Moreover, this strategy of attracting dollars by offering high interest was spurred by the fact that the country was haemorrhaging more foreign currency through paying for imports than it gained through export revenue and remittances. It had to compensate for this “current account deficit”, which averaged 22 percent of GDP from 1990-2020 (IMF data), by borrowing - hence the evidently unstable regime of high interest rates. But how long could it last?
The River Runs Dry
By late 2019, Lebanon was in the midst of a full-fledged dollar shortage, with hospitals unable to secure medical supplies and petrol stations facing closure for lack of fuel. Investors had lost confidence in BDL’s high-interest regime, which, in its assumption of new debt to pay off old debt, had come to resemble a government-level Ponzi scheme. Even the Arab Gulf states, which had previously committed emergency dollar injections to prop up the lira, now become reluctant in the face of the influence in Lebanon of Iran-supported Hezbollah.

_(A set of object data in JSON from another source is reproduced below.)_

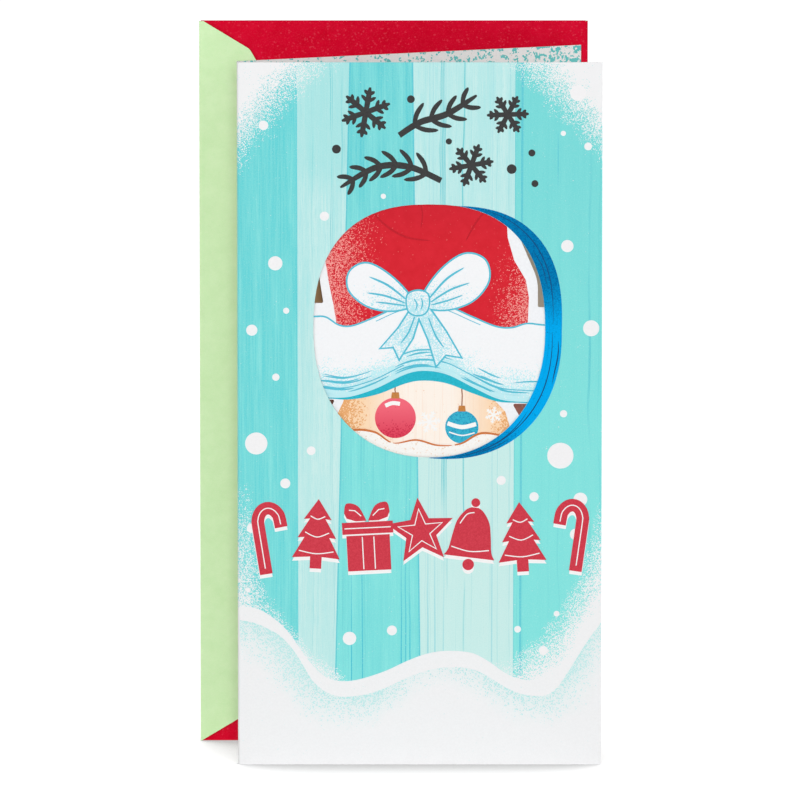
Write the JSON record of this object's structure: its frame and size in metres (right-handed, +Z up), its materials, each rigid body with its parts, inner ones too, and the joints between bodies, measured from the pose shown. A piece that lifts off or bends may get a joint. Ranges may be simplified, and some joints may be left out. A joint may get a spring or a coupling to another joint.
{
  "type": "money holder card",
  "caption": "Tall folded gift card with a die-cut window, an insert behind it and a banknote pocket inside, standing ajar before its long-flap envelope.",
  "frame": {"origin": "Middle of the footprint of the card and its envelope, on the surface that they stand on.", "axes": "+Z up along the card's height; -Y is where the front cover faces; +X runs along the cover from its fold to its free edge."},
  "size_m": [0.1044, 0.0336, 0.1905],
  "materials": {
    "teal_board": "satin",
    "white_board": "satin",
    "gift_insert": "satin",
    "umber_pocket": "matte",
    "clear_glue": "satin",
    "red_paper": "matte",
    "green_paper": "matte"
  },
  "bodies": {
    "card_back": {"back_panel": "white_board", "spine_crease": "white_board", "money_pocket": "umber_pocket", "pocket_glue_left": "clear_glue", "pocket_glue_right": "clear_glue", "pocket_glue_base": "clear_glue"},
    "cover": {"front_cover": "teal_board", "window_insert": "gift_insert", "insert_glue_left": "clear_glue", "insert_glue_right": "clear_glue"},
    "envelope": {"envelope_face": "red_paper", "envelope_back": "red_paper", "envelope_end_flap_upper": "red_paper", "envelope_end_flap_lower": "red_paper", "seam_glue_upper": "clear_glue", "seam_glue_lower": "clear_glue"},
    "crease": {"flap_crease": "red_paper"},
    "flap": {"seal_flap": "green_paper", "gum_strip": "clear_glue"}
  },
  "joints": [
    {"name": "cover_fold", "type": "hinge", "parent": "card_back", "child": "cover", "pos_m": [-0.0418, -0.01571, 0.0921], "axis": [0, 0, -1], "range_deg": [-18.6, 161.4]},
    {"name": "envelope_slide", "type": "slide", "parent": "card_back", "child": "envelope", "axis": [0, 1, 0], "range_m": [0, 0.12]},
    {"name": "flap_fold", "type": "hinge", "parent": "envelope", "child": "crease", "pos_m": [-0.0521, 0.01622, 0.09525], "axis": [0, 0, -1], "range_deg": [0, 180]},
    {"name": "flap_turn", "type": "hinge", "parent": "crease", "child": "flap", "pos_m": [-0.0521, 0.01512, 0.09525], "axis": [0, 0, -1], "range_deg": [0, 180]}
  ]
}
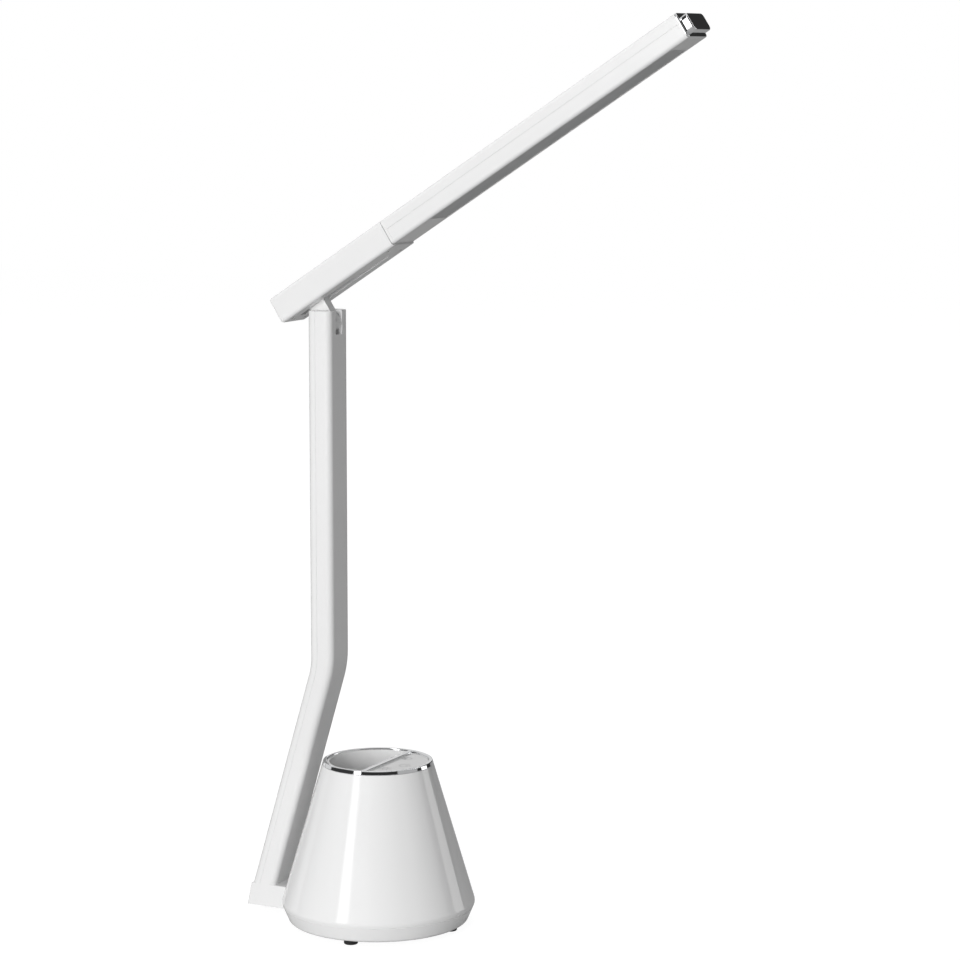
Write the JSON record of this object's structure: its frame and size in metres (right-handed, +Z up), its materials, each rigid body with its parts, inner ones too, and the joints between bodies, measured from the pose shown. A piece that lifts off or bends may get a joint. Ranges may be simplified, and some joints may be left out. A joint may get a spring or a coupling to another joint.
{
  "type": "desk lamp",
  "caption": "Desk lamp with a hinged, rolling light bar on a bent stem over a cone base that holds a pen cup beside a touch panel.",
  "frame": {"origin": "centre of the round base, on the desk surface that its feet stand on", "axes": "+Z up; +X the way the light bar points in plan; +Y across the light bar, away from the picture's camera"},
  "size_m": [0.3619, 0.1446, 0.6747],
  "materials": {
    "white_gloss": "glossy white moulded plastic",
    "white_panel": "glossy white with faint grey touch marks",
    "chrome_trim": "bright mirror plating",
    "opal_diffuser": "translucent opal, satin",
    "dark_rubber": "matt",
    "cast_weight": "as cast",
    "steel": "zinc plated",
    "nickel_nut": "nickel plated",
    "black_plastic": "fine texture",
    "grey_nylon": "plain moulded",
    "board_green": "solder resist",
    "board_white": "white solder resist",
    "led_yellow": "phosphor windows",
    "aluminium_bar": "mill finish",
    "grey_insulation": "flexible lead sleeving",
    "soft_pads": "conductive foam"
  },
  "bodies": {
    "base_and_stem": {"rubber_feet": "dark_rubber", "base_dish": "white_gloss", "cone_shell": "white_gloss", "base_screws": "steel", "rim_ring": "chrome_trim", "pen_cup": "white_gloss", "divider_bar": "chrome_trim", "touch_panel": "white_panel", "touch_pads": "soft_pads", "touch_board": "board_green", "touch_board_screws": "steel", "ballast_plate": "cast_weight", "board_spacers": "steel", "control_board": "board_green", "control_board_screws": "steel", "board_components": "black_plastic", "touch_ribbon": "grey_insulation", "power_inlet": "black_plastic", "power_inlet_nut": "nickel_nut", "power_wires": "grey_insulation", "foot_bracket": "white_gloss", "bracket_tongue_screws": "steel", "bracket_cover": "white_gloss", "stem_foot_block": "steel", "stem_foot_screws": "steel", "stem_shell": "white_gloss", "stem_back_cover": "white_gloss", "stem_core": "steel", "stem_wiring": "grey_insulation", "hinge_clevis": "steel", "hinge_pin": "steel", "hinge_pin_nut": "steel", "hinge_washers": "steel"},
    "rear_head": {"neck": "white_gloss", "rear_housing": "white_gloss", "rear_bottom_cover": "white_gloss", "neck_screws": "steel", "rear_cover_screws": "steel", "roll_bush": "grey_nylon", "head_wiring": "grey_insulation"},
    "light_bar": {"roll_spindle": "steel", "spindle_screws": "steel", "spring_washer": "steel", "spindle_clip": "steel", "light_top_cover": "white_gloss", "light_tray": "white_gloss", "diffuser": "opal_diffuser", "led_board": "board_white", "led_chips": "led_yellow", "heat_spreader": "aluminium_bar", "heat_spreader_screws": "steel", "light_wiring": "grey_insulation", "end_cap_flange": "chrome_trim", "end_cap_block": "chrome_trim"}
  },
  "joints": [
    {"name": "head_tilt", "type": "hinge", "parent": "base_and_stem", "child": "rear_head", "pos_m": [-0.03739, 0, 0.4508], "axis": [0, -1, 0], "range_deg": [-105, 57]},
    {"name": "head_roll", "type": "hinge", "parent": "rear_head", "child": "light_bar", "pos_m": [0.01769, 0, 0.51938], "axis": [0.8415, 0, 0.5402], "range_deg": [-90, 90]}
  ]
}
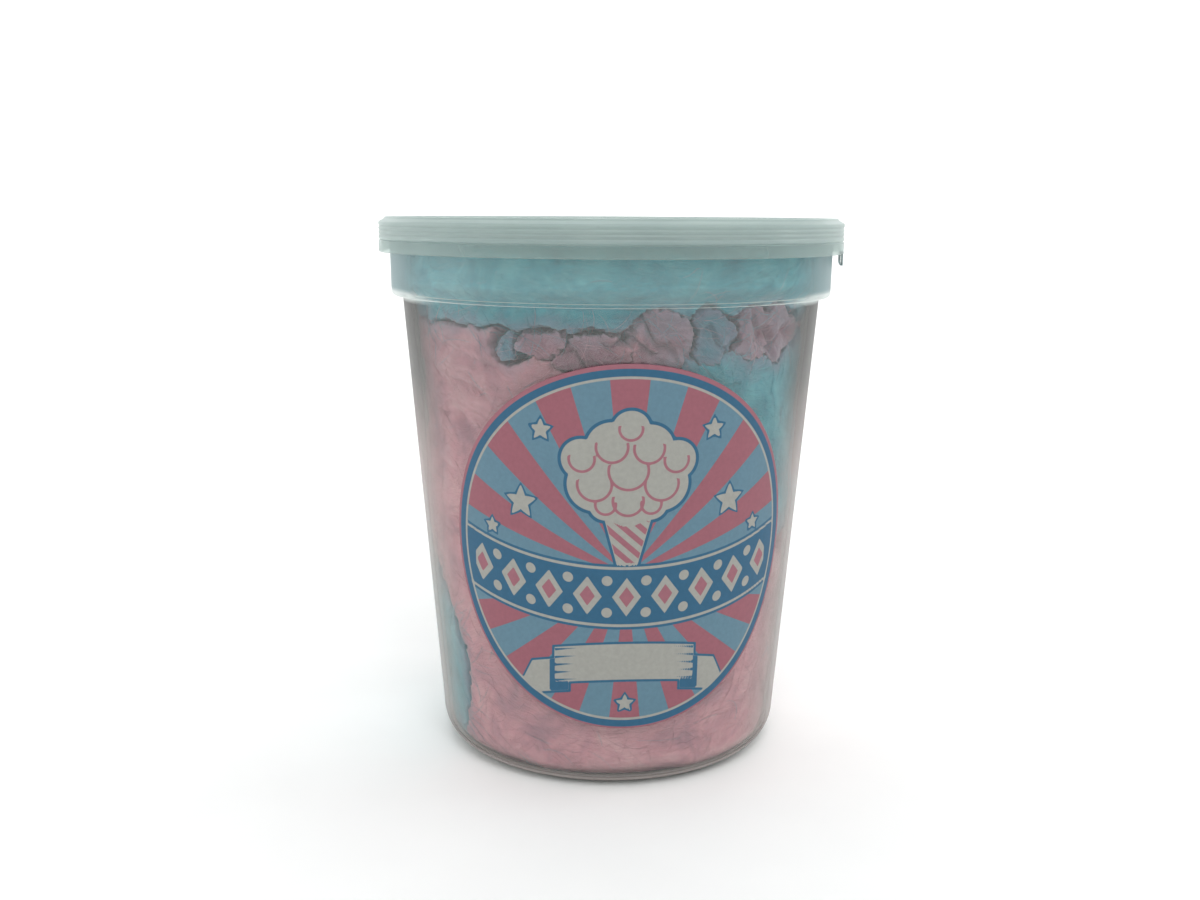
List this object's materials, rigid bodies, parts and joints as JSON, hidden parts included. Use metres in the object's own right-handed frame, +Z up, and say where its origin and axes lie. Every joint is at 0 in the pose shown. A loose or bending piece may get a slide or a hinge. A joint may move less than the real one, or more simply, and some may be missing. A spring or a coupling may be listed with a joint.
{
  "type": "tub of cotton candy",
  "caption": "Round clear plastic tub with a press-on lid, packed with pink and blue spun sugar, with a round sticker on its tapered wall.",
  "frame": {"origin": "centre of the circle that the tub stands on, at the bottom", "axes": "+Z up along the tub's axis, -Y is the front with the label, +X to the right seen from the front"},
  "size_m": [0.12, 0.12, 0.139],
  "materials": {
    "clear_tub": "clear injection-moulded polypropylene, slightly hazy",
    "cloudy_lid": "natural translucent polypropylene, satin",
    "label": "printed paper sticker, satin",
    "pink_floss": "spun sugar, matte and fibrous",
    "blue_floss": "spun sugar, matte and fibrous"
  },
  "bodies": {
    "root": {"tub": "clear_tub", "lid": "cloudy_lid", "label": "label", "floss_pink_tuft_left": "pink_floss", "floss_blue_tuft_left": "blue_floss", "floss_pink_tuft_middle": "pink_floss", "floss_pink_tuft_low": "pink_floss", "floss_blue_tuft_right": "blue_floss", "floss_pink_tuft_right": "pink_floss", "floss_blue_right": "blue_floss", "floss_blue_left": "blue_floss", "floss_blue_back": "blue_floss", "floss_blue_top": "blue_floss", "floss_pink_base": "pink_floss"}
  },
  "joints": []
}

The arbitrary tax on WhatsApp calls, which revealed the government’s dire situation, ignited a financial panic. Lebanese formed long queues at banks to reclaim their dollars as the de facto value of the lira tumbled, only to come up against withdrawal limits and restrictions on transfers abroad that sparked further protests. The banks could save their dollars, but only at the cost of fuelling the political crisis that continues to erase confidence in Lebanon’s economy.
Poverty has become severe, with the World Bank estimating that total poverty “reached 45 percent of the population in 2019, up from about a third in 2018 and from 27.4 percent in 2011-2012”, predicting it to surpass 50 per cent in 2021. Meanwhile, such hardships spare the slim crust of society that has benefited from the financial sector’s generous high-interest policy, with 1 per cent of all deposit accounts holding about half of total deposits in 2017.
Thus, the explosion of August 4th and the coronavirus pandemic merely built upon an ongoing financial, economic and political crisis. However, while Lebanon’s finances have proved fragile, the same could not be said of its people, who have withstood trial and hardship like few others. It is a resilience much needed in these turbulent times.